Hermeneutics come first. When speaking of preaching, I mean the discipline and practice of “exegetical” or “expository” preaching. Expository preaching takes its purpose and principles from the purpose and principles of a particular biblical pericope, explaining and applying that text to the Christian identity, worship, community, and mission. To accomplish such a task, rigorous textual study is required. Simply put, good preaching begins with sound exegesis. Truly, it is the biblical text that changes people, not your delivery (2 Timothy 3:16-17). Sinclair Ferguson notes, “The preacher creates the sermon, he does not create the message. He is explaining and expounding the message that has already been given. The sermon is not the preacher’s word; it is God’s Word.”[i] You must plan to invest serious time in the study of your text.

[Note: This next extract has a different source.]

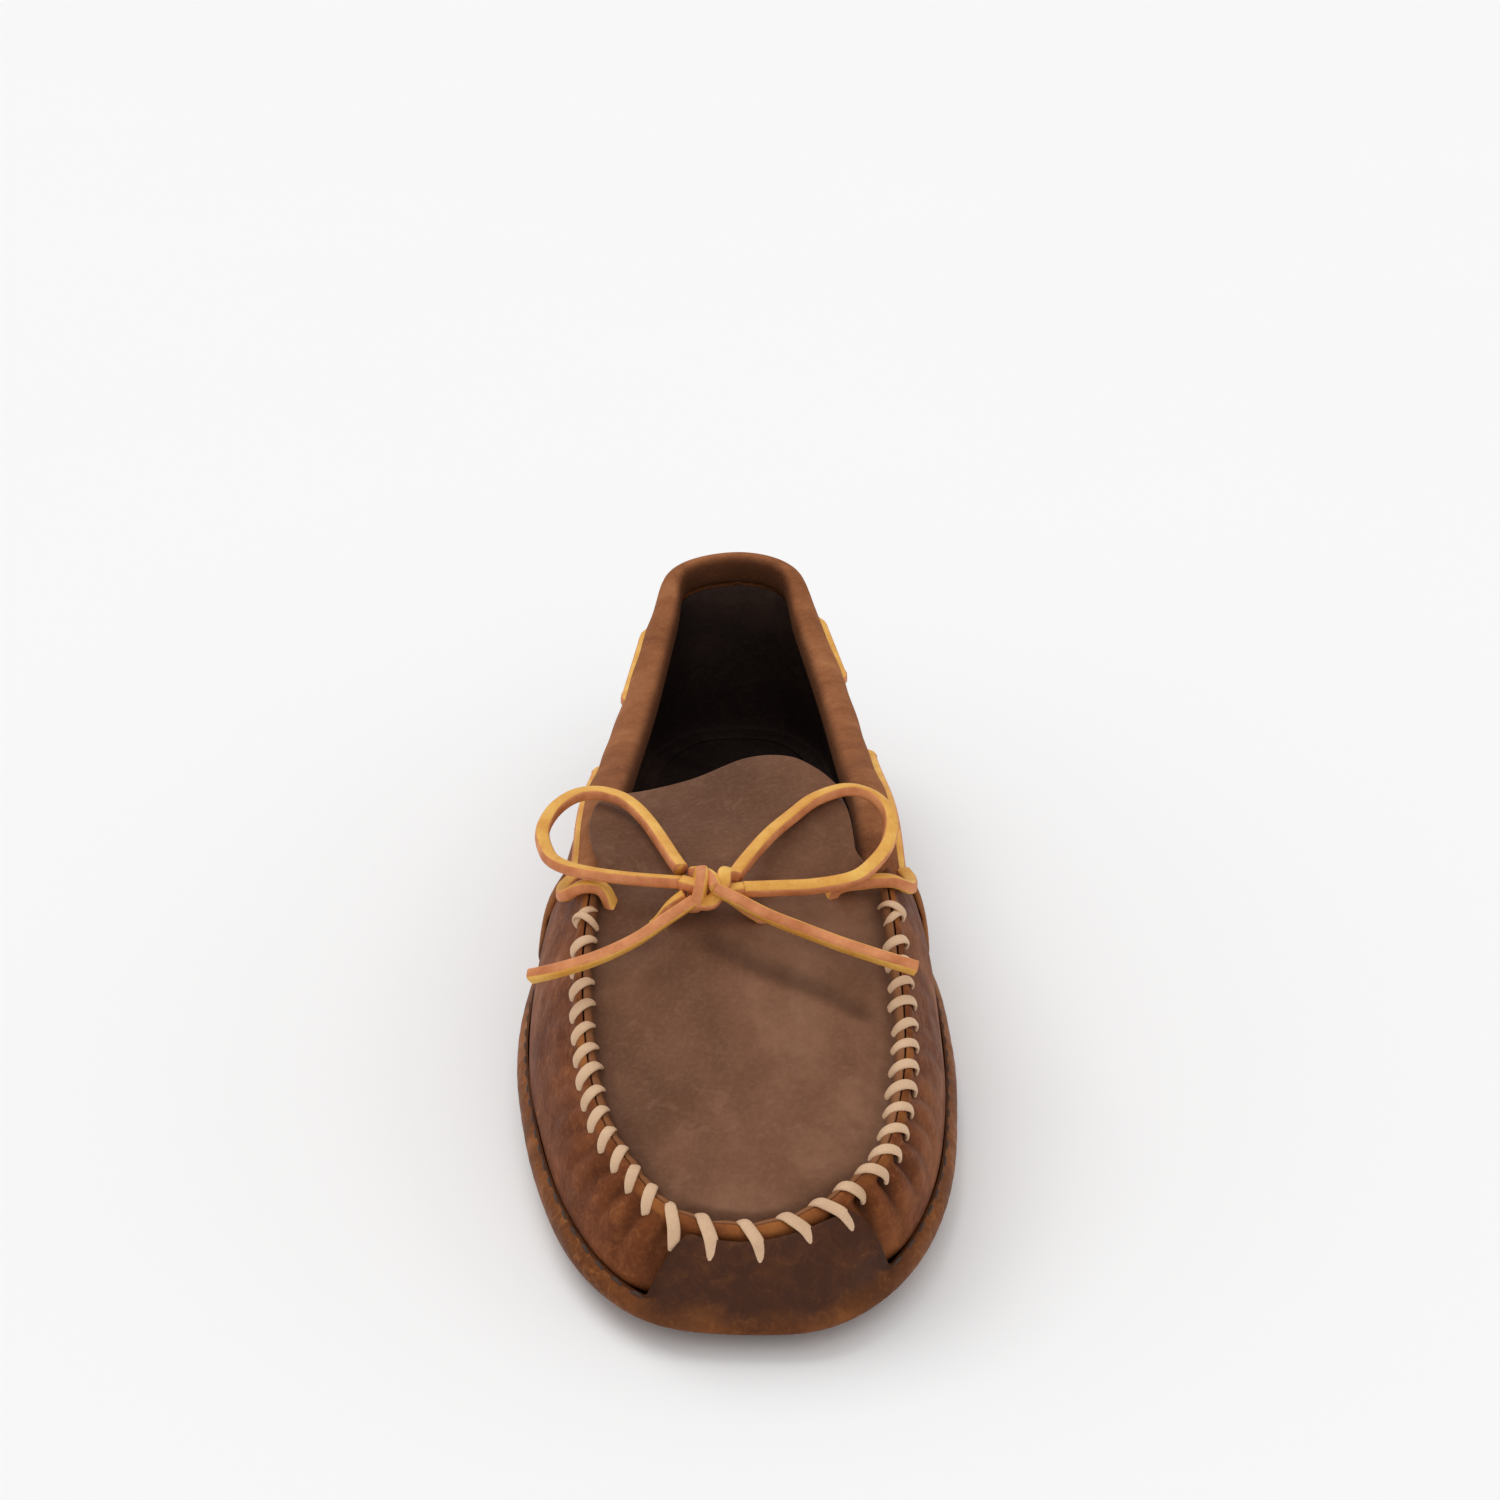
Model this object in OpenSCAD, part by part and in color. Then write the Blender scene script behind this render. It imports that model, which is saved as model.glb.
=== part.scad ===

Christ-centered preaching is Christian preaching. I agree with Brian Chapell when he says, “Expository preaching is Christ-centered preaching.”[ii] I would add that Christ-centered preaching is Christian preaching, for Christ is the chief aim of the preacher (1 Cor. 1:22-24; 2:1-2; 2 Cor. 4:4-6; Gal. 6:14; Col. 1:28-29). Now, because of the previous point regarding hermeneutics, the question is often asked, “So, I’m supposed to see Jesus in every text?” Chapell responds, “Christ-centered preaching rightly understood does not seek to discover where Christ is mentioned in every text but to disclose where every text stands in relation to Christ.”[iii] When coming to your text, ask, “How does the gospel affect my understanding and application of this text?” Then preach a Christian sermon (Luke 24:27).

Right doctrine prevents wrong application. Every pastor should be a pastor-theologian. A pastor-theologian is a biblically-educated, theologically-grounded intellectual who makes disciples through the ministry of the word. The pastor-theologian is the primary agent in the theological and spiritual formation of those in his congregation and thus should devote time to learning and absorbing right doctrine. An established system of doctrine will then provide a structure (or guardrails) for biblically-grounded, Christ-centered preaching. David Helm notes, “A major benefit of reflecting on systematic theology in your sermon preparation is that it provides a constraint. It holds you to orthodoxy.”[iv] J.I. Packer agrees, saying, “Only theology…will secure adequacy of application when we preach. Theology offers a ready-made grid for making applications, and this is help that we need.”[v] Do your best to be an approved pastor-theologian, handling accurately the word of truth (2 Tim. 2:15).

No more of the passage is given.